Motorists line up at a gas station, in Khartoum, Sudan, Feb. 10, 2020. Photo: Reuters / Mohamed Nureldin Abdallah.

Sudan and Israel will discuss agreements to cooperate on trade and migration issues in the coming weeks, the Sudanese Foreign Ministry said on Sunday, signaling steps to implement a normalization pact after decades of hostilities.

Israel for its part said it will send wheat worth $5 million to “our new friends of Sudan,” Prime Minister Benjamin Netanyahu’s office tweeted.

The US-brokered accord made Khartoum the third Arab government after the United Arab Emirates and Bahrain to establish relations with Israel in the last two months, and only the fifth since 1948.

But prominent political factions in Sudan have rejected the accord. Some Sudanese officials have said it should be approved by a transitional parliament that has yet to be formed over a year after mass unrest ousted Islamist autocrat Omar al-Bashir.

Khartoum’s Foreign Ministry said Sudanese and Israeli delegations would meet in coming weeks to negotiate deals for agriculture, aviation, trade and migration. It gave no details or timeframe for the talks.

The normalization deal is sensitive in Sudan, formerly a hardline critic of Israel, dividing opinion among military and civilian leaders heading a post-Bashir transition.

The Sudanese premier wants approval from a yet-to-be formed parliament to proceed with a broader, formal normalization, and that may not be a quick process given civilian-military differences over the opening to Israel.
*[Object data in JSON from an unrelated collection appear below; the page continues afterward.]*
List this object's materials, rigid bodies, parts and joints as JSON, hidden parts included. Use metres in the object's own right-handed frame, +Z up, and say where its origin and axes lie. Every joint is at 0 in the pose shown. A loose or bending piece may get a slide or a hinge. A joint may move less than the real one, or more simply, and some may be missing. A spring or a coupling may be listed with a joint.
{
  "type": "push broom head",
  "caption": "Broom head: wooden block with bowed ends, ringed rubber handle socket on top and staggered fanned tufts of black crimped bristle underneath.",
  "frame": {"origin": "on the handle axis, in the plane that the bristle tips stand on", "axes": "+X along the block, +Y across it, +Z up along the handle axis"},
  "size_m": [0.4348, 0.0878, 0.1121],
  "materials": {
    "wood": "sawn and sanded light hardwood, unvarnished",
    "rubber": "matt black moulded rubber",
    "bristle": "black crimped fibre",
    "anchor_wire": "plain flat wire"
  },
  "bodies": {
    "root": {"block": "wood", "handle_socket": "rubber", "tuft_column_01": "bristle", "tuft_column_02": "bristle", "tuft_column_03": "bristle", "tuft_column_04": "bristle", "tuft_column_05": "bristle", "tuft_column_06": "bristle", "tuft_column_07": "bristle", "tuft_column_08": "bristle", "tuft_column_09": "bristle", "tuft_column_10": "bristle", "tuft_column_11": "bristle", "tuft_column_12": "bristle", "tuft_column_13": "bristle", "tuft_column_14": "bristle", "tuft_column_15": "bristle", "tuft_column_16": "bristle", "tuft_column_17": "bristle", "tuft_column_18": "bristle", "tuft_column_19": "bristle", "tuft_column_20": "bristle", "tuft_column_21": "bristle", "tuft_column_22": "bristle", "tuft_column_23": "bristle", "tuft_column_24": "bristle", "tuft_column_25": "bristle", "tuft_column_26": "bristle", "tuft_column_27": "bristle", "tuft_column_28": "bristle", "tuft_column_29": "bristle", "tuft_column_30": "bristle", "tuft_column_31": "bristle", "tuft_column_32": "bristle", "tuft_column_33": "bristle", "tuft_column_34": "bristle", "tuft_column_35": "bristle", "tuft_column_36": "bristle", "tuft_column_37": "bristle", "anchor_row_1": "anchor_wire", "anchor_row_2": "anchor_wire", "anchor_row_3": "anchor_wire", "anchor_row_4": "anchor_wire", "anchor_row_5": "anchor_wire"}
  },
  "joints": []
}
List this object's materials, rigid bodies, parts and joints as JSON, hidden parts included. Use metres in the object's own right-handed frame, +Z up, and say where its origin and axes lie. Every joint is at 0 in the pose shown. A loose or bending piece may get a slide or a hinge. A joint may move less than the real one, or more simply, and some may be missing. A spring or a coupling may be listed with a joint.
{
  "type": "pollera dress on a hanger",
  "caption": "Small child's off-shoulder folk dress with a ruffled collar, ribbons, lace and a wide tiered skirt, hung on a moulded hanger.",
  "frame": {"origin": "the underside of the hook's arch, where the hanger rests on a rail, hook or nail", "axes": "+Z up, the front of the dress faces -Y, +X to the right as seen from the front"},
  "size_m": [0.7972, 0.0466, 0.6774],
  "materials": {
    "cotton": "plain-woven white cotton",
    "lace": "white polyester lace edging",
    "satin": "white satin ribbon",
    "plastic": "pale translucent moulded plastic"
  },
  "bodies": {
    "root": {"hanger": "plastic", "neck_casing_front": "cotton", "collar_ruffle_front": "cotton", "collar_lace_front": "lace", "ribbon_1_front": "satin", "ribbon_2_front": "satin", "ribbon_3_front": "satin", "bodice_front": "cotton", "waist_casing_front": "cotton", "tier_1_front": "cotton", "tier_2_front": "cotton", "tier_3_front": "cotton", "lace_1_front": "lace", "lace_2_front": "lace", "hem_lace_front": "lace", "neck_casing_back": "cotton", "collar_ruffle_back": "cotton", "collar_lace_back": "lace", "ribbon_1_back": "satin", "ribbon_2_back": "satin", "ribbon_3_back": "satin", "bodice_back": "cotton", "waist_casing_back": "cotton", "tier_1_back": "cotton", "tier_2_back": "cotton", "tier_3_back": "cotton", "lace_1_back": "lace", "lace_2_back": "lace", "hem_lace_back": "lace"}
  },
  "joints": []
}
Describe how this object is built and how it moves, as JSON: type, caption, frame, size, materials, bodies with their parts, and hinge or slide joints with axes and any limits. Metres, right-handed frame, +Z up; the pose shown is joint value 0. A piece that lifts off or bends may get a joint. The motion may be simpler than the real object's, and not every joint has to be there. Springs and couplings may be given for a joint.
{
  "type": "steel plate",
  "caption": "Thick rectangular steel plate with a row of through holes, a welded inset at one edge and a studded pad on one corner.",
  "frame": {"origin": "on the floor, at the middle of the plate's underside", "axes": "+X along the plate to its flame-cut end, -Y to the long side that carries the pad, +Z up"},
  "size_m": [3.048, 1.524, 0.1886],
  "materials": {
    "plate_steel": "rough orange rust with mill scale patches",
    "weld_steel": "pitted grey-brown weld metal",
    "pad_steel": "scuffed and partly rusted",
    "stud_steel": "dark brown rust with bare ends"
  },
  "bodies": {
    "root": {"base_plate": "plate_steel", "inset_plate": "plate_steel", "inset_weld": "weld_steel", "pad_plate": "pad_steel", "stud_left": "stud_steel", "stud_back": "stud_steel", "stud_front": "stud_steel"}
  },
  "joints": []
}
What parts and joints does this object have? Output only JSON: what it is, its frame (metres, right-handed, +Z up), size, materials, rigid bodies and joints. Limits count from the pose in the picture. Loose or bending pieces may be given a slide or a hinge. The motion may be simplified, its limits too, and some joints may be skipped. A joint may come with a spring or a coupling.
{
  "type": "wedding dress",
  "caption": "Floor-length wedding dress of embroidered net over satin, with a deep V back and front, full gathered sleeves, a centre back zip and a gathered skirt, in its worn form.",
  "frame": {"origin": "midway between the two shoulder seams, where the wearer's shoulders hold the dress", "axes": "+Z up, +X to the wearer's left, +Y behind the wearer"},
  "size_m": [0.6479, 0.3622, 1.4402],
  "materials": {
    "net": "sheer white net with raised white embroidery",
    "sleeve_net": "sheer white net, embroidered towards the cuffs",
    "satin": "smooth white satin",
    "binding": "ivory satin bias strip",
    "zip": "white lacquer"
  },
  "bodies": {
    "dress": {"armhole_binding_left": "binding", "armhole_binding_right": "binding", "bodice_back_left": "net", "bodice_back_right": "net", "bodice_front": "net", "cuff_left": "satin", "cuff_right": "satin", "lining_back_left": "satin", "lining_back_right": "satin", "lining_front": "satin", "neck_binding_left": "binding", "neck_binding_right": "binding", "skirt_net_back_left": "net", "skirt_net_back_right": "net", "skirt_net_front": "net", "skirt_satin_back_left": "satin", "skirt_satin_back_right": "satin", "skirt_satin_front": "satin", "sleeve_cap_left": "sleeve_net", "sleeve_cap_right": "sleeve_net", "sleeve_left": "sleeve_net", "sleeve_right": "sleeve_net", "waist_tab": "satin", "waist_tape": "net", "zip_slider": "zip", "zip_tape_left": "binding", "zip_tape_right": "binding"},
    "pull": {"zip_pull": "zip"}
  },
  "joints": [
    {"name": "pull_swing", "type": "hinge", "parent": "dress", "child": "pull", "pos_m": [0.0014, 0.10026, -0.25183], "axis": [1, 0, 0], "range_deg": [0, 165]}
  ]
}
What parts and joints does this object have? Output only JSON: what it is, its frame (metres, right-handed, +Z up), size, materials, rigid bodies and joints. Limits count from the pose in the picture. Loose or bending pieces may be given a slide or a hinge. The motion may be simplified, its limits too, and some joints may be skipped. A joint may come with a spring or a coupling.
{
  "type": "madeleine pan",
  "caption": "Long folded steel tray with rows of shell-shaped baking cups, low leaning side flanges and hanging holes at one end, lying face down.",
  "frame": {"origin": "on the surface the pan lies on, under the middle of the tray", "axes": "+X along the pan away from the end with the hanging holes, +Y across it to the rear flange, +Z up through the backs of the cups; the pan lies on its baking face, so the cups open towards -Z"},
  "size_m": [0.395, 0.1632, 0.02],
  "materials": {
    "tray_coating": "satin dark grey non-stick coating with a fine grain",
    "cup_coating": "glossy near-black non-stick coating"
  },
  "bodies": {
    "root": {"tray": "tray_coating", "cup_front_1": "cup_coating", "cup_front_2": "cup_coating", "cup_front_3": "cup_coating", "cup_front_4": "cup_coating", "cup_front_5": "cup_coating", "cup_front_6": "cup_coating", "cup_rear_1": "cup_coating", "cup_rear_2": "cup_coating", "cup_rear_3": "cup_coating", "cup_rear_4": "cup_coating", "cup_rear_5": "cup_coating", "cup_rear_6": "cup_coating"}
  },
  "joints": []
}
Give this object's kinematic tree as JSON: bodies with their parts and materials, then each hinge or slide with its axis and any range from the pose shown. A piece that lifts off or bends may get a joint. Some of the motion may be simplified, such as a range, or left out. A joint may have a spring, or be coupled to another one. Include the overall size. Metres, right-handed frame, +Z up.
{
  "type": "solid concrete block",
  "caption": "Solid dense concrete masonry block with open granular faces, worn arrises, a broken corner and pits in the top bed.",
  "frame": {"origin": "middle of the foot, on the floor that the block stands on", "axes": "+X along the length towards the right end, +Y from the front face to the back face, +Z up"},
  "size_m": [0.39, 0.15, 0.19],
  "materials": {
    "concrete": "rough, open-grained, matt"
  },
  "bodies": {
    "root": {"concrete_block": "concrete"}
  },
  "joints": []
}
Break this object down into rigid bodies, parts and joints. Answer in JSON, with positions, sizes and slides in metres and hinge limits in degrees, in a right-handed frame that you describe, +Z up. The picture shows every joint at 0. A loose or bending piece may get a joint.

It remains unclear when the assembly will be constituted as part of the transition toward free elections.

Sudan has received an initial cargo of 67,000 tons of wheat in aid from the United Arab Emirates to be allocated to mills in Khartoum and other states, the state news agency SUNA said on Sunday.

SUNA also said that it was in talks with the UN World Food Program (WFP) for another shipment of 40,000 tons of wheat.